One of these clickety-clickers was Fumie Wakabayashi, a 31-year-old with an infectious laugh and an adventurous spirit. One of a handful of "pin-up Mrs Watanabes" to have achieved national fame - a phenomenon that has enticed more women into the investor fold - Wakabayashi began trading at 20. She wanted to be a nurse but couldn't afford tuition fees after her father's business went bust. Still, she hoped to earn more than the Y900 (£6.90) an hour wage of a waitress or a receptionist.
Wakabayashi's website profile, written in the cutesy style so common in Japan, lists her date of birth as 1977, her blood type as A, her height as 161cm and her weight as 48kg. For a more in-depth insight into her investment strategies, there is always her book, I Like Stocks, or her Nintendo DS investment game. In real life, Wakabayashi is pretty and charming. On a chilly autumn afternoon last year, she gave a women-only lecture for would-be investors in Shibuya, a Tokyo fashion Mecca. "I like the women-only seminars," she says. "They are very serious investors. These days, I think Japanese women are much stronger than men. I don't know how to express it very well, but I think men have become weaker." Wakabayashi says Japan needs to break its cautious mould and learn to embrace more risk. "Now, we can no longer grow as fast as China. So we have to learn to take risks. I want the Japanese to do that more and I think women are taking those chances."

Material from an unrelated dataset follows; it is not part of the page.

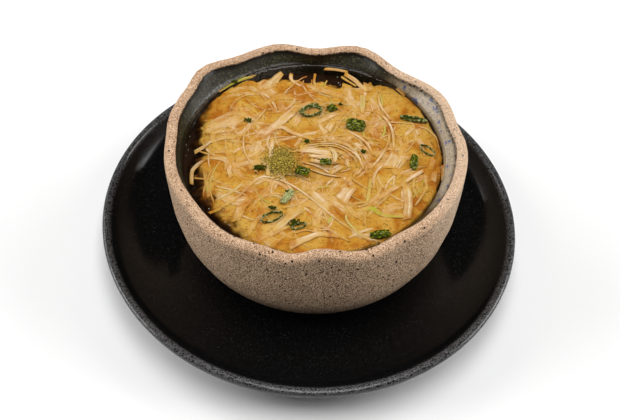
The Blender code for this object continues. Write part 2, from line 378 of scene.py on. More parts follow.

Wakabayashi says she had a more aggressive investment philosophy in her youth, occasionally indulging in "drunk trading" after a few too many cocktails. Like a number of Japanese day traders, she also used to ride waves of volatility, hoping to profit by getting in and out of a trade in the nick of time. These days, she is more of a buy-and-hold investor and says the extreme volatility of the currency markets forced her to exit early before the violent appreciation of the yen last autumn took its toll on those still holding investments abroad, in foreign currencies.